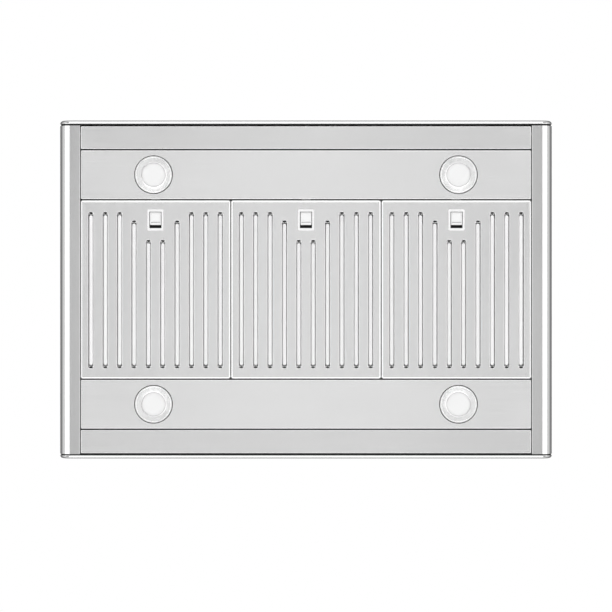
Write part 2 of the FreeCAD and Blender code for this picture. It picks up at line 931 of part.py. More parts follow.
def wiring_cover():
    """The lid on the underside of the wiring box."""
    piece = body("wiring_box_cover")
    low = -sheet_metal * 2 - box_tall
    prism(piece, "Z", low, low + sheet_metal, rectangle(box_x0, box_x1, box_y0, box_y1))


def hung_block(label, x, y, long, wide, tall):
    """A plain electrical block fixed under the top sheet, from its near corner."""
    piece = body(label)
    prism(piece, "Z", -sheet_metal - tall, -sheet_metal, rectangle(x, x + long, y, y + wide))


def capacitor():
    """The motor capacitor, on its side on the wiring box cover."""
    piece = body("capacitor")
    y = box_y1 - sheet_metal - can_gap - can_radius
    place(piece, box_x0 + block_edge, y, -sheet_metal - box_tall + can_radius)
    prism(piece, "X", 0, can_long, (0, 0, can_radius))


def screws(label, places, seat):
    """A set of pan-head screws, each a separate solid, with heads on top of a seat."""
    pairs = []
    for x, y in places:
        head = doc.addObject("Part::Cylinder", label + "_head")
        head.setExpression("Radius", screw_head.text)
        head.setExpression("Height", screw_rise.text)
        place(head, x, y, seat)
        shank = doc.addObject("Part::Cylinder", label + "_shank")
        shank.setExpression("Radius", screw_radius.text)
        shank.setExpression("Height", screw_length.text)
        place(shank, x, y, seat - screw_length)
        pair = doc.addObject("Part::Fuse", label + "_one")
        pair.Base = head
        pair.Tool = shank
        pairs.append(pair)
    group = doc.addObject("Part::Compound", label)
    group.Links = pairs
    finished.append(group)
    doc.recompute()


# Places that several pieces share
button_z = bottom + button_level
button_places = [button_pitch * (i - (button_count - 1) / 2) for i in range(button_count)]
box_x0 = -side + box_side
box_x1 = box_x0 + box_long
box_y0 = casing_front + box_front
box_y1 = box_y0 + box_wide
entry_x = (box_x0 + box_x1) / 2
entry_y = box_y0 + entry_front
inner_front = casing_front + strip_depth
inner_rear = casing_rear - strip_depth
screw_reach = duct_plate / 2 - collar_screw_edge
collar_screw_places = [
    (screw_reach * sx, duct_y + screw_reach * sy) for sx in (-1, 1) for sy in (-1, 1)]

outer_shell()
front_panel()
end_panel("rear_panel", rear, -1)
gasket_frame("front_gasket", front + end_depth, casing_front)
gasket_frame("rear_gasket", casing_rear, rear - end_depth)
tray("front_strip", casing_front, inner_front, strip_face)
tray("rear_strip", inner_rear, casing_rear, strip_face)
light_panel("front_light_panel", inner_front, -bay, -light_y)
light_panel("rear_light_panel", bay, inner_rear, light_y)
hinge_rod()

for filter_name, filter_x in (("left", -filter_pitch), ("middle", as_size(0)), ("right", filter_pitch)):
    filter_pieces(filter_name, filter_x)

light_pieces(1, -light_x, -light_y)
light_pieces(2, light_x, -light_y)
light_pieces(3, -light_x, light_y)
light_pieces(4, light_x, light_y)

blower_housing()
inlet_ring_piece("inlet_ring_left", -1)
inlet_ring_piece("inlet_ring_right", 1)
blower_wheel()
motor_shaft()
motor_body()
motor_bracket()

collar_plate()
duct_collar()
damper_pin()
inner_end = knuckle_inner + knuckle_long
outer_end = knuckle_outer - knuckle_long
damper_flap("damper_flap_front", -1, ((-knuckle_outer, -outer_end), (knuckle_inner, inner_end)))
damper_flap("damper_flap_rear", 1, ((-inner_end, -knuckle_inner), (outer_end, knuckle_outer)))

for button_number, button_x in enumerate(button_places, 1):
    push_button(button_number, button_x)
switch_block()
control_board()

wiring_box()
wiring_cover()
hung_block("terminal_block", box_x1 - block_edge - terminal_long, box_y0 + block_edge,
           terminal_long, terminal_wide, terminal_tall)
hung_block("led_driver", box_x0 + block_edge, box_y0 + driver_front,
           driver_long, driver_wide, driver_tall)
capacitor()

screws("collar_screws", collar_screw_places, sheet_metal)

doc.recompute()
for piece in finished:
    problems = [state for state in piece.State if state in ("Invalid", "Error")]
    if problems or piece.Shape.isNull() or not piece.Shape.isValid():
        raise RuntimeError(piece.Label + " did not build: " + str(piece.State))
for piece in finished:
    piece.Shape.exportStep("parts/" + piece.Label + ".step")
print(len(finished), "nodes")
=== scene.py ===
# %% [markdown]
# # An under cabinet range hood, seen from below
#
# The hood is a folded stainless steel casing that hangs under a cabinet. Its underside
# has two light panels with a row of three slotted grease filters between them.
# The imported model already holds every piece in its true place, so this lesson loads it
# first and then gives the pieces that show their folds, rolled slot edges and finishes.

import math

import bmesh
import bpy
from mathutils import Matrix, Vector


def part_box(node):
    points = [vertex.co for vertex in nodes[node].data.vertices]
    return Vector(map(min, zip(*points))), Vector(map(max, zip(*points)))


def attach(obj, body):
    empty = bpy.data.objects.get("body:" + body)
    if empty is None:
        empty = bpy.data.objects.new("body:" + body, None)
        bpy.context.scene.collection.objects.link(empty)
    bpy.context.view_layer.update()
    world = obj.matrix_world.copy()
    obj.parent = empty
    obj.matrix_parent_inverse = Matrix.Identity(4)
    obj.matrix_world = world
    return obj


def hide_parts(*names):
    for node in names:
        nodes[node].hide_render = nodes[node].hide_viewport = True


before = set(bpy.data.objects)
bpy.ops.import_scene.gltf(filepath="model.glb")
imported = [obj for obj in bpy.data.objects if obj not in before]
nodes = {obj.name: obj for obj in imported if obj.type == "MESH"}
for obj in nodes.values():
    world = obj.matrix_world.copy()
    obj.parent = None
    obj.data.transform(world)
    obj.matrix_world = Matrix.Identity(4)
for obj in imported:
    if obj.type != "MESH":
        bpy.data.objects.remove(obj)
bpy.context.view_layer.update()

# %% [markdown]
# ## Measures
#
# Every place comes from the frame, so the looks follow the design when it changes.
# The sizes that the boxes can't give, such as a fold radius, are named in metres where
# they are first needed.

# %% Measures from the frame
MM = 0.001
SHEET = 1.2 * MM
SAME_PLACE = 0.01 * MM
FILTERS = ("left", "middle", "right")
LAMPS = (1, 2, 3, 4)
BUTTONS = (1, 2, 3, 4, 5)
shell_low, shell_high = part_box("outer_shell")
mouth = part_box("front_strip")[1].x
panel_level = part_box("front_light_panel")[0].z
bottom = shell_low.z
print("casing", [round(v, 4) for v in (shell_high - shell_low)], "mouth", round(mouth * 2, 4))

# %% [markdown]
# ## Camera
#
# The hood is shown as a person would see it from the hob, looking straight up. A long
# lens keeps the outline nearly flat. The camera's up direction is the front of the hood,
# so the edge with the latches is at the top of the frame.

# %% Camera
VIEW_WIDTH = 0.9405
CAMERA_DROP = 3.5
CAMERA_REAR = 0.0254
SENSOR_WIDTH = 36
camera_data = bpy.data.cameras.new("camera")
camera_data.sensor_width = SENSOR_WIDTH
camera_data.lens = SENSOR_WIDTH * CAMERA_DROP / VIEW_WIDTH
camera = bpy.data.objects.new("camera", camera_data)
camera.location = (0, CAMERA_REAR, bottom - CAMERA_DROP)
camera.rotation_euler = (math.pi, 0, 0)
bpy.context.scene.collection.objects.link(camera)
bpy.context.scene.camera = camera
print("lens", round(camera_data.lens, 1), "mm")

# %% [markdown]
# ## Studio
#
# Polished metal shows its surroundings, so the studio is what shapes it. Four soft boxes
# stand round the lens and face up, with a gap in the middle, so the rounded edges of the
# casing mirror a bright band and the flats between them mirror the calmer floor. Four
# smaller lights face down and set how bright that floor is under the middle and the ends.
# The world is white overhead and pale from the horizon down, with a grey band between,
# because the outermost edges mirror that band and would melt into the white without it.

# %% World
scene = bpy.context.scene
scene.view_settings.view_transform = "Standard"
scene.view_settings.look = "None"
scene.view_settings.exposure = 0
scene.view_settings.gamma = 1
world = bpy.data.worlds.new("studio_white")
world.use_nodes = True
sky = world.node_tree
direction = sky.nodes.new("ShaderNodeTexCoord")
parts = sky.nodes.new("ShaderNodeSeparateXYZ")
height = sky.nodes.new("ShaderNodeMapRange")
height.inputs["From Min"].default_value = -1
tones = sky.nodes.new("ShaderNodeValToRGB")
SKY = [
    (0.0, 0.9), (0.46, 0.95), (0.60, 0.55), (0.74, 0.30), (0.90, 0.16), (0.955, 0.2),
    (0.965, 1.0),
]
for place, _ in SKY[1:-1]:
    tones.color_ramp.elements.new(place)
for element, (place, tone) in zip(tones.color_ramp.elements, SKY):
    element.position = place
    element.color = (tone, tone, tone, 1)
sky.links.new(direction.outputs["Generated"], parts.inputs["Vector"])
sky.links.new(parts.outputs["Z"], height.inputs["Value"])
sky.links.new(height.outputs["Result"], tones.inputs["Fac"])
sky.links.new(tones.outputs["Color"], sky.nodes["Background"].inputs["Color"])
sky.nodes["Background"].inputs["Strength"].default_value = 1.0
scene.world = world
print("sky tones:", len(tones.color_ramp.elements))


# %% Floor and soft boxes
def soft_light(name, place, aim, wide, tall, radiance):
    """A rectangular soft light at a place, turned to face a point, as bright as asked."""
    data = bpy.data.lights.new(name, "AREA")
    data.shape = "RECTANGLE"
    data.size = wide
    data.size_y = tall
    data.energy = radiance * math.pi * wide * tall
    lamp = bpy.data.objects.new(name, data)
    lamp.location = place
    lamp.rotation_euler = (Vector(aim) - Vector(place)).to_track_quat("-Z", "Y").to_euler()
    lamp.visible_camera = False
    bpy.context.scene.collection.objects.link(lamp)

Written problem
Exactly reproduce the stretch from the line with "for button_number, button_x" through the line with "in imported if", including both ends and nothing else.

Exercise result
for button_number, button_x in enumerate(button_places, 1):
    push_button(button_number, button_x)
switch_block()
control_board()

wiring_box()
wiring_cover()
hung_block("terminal_block", box_x1 - block_edge - terminal_long, box_y0 + block_edge,
           terminal_long, terminal_wide, terminal_tall)
hung_block("led_driver", box_x0 + block_edge, box_y0 + driver_front,
           driver_long, driver_wide, driver_tall)
capacitor()

screws("collar_screws", collar_screw_places, sheet_metal)

doc.recompute()
for piece in finished:
    problems = [state for state in piece.State if state in ("Invalid", "Error")]
    if problems or piece.Shape.isNull() or not piece.Shape.isValid():
        raise RuntimeError(piece.Label + " did not build: " + str(piece.State))
for piece in finished:
    piece.Shape.exportStep("parts/" + piece.Label + ".step")
print(len(finished), "nodes")
=== scene.py ===
# %% [markdown]
# # An under cabinet range hood, seen from below
#
# The hood is a folded stainless steel casing that hangs under a cabinet. Its underside
# has two light panels with a row of three slotted grease filters between them.
# The imported model already holds every piece in its true place, so this lesson loads it
# first and then gives the pieces that show their folds, rolled slot edges and finishes.

import math

import bmesh
import bpy
from mathutils import Matrix, Vector


def part_box(node):
    points = [vertex.co for vertex in nodes[node].data.vertices]
    return Vector(map(min, zip(*points))), Vector(map(max, zip(*points)))


def attach(obj, body):
    empty = bpy.data.objects.get("body:" + body)
    if empty is None:
        empty = bpy.data.objects.new("body:" + body, None)
        bpy.context.scene.collection.objects.link(empty)
    bpy.context.view_layer.update()
    world = obj.matrix_world.copy()
    obj.parent = empty
    obj.matrix_parent_inverse = Matrix.Identity(4)
    obj.matrix_world = world
    return obj


def hide_parts(*names):
    for node in names:
        nodes[node].hide_render = nodes[node].hide_viewport = True


before = set(bpy.data.objects)
bpy.ops.import_scene.gltf(filepath="model.glb")
imported = [obj for obj in bpy.data.objects if obj not in before]
nodes = {obj.name: obj for obj in imported if obj.type == "MESH"}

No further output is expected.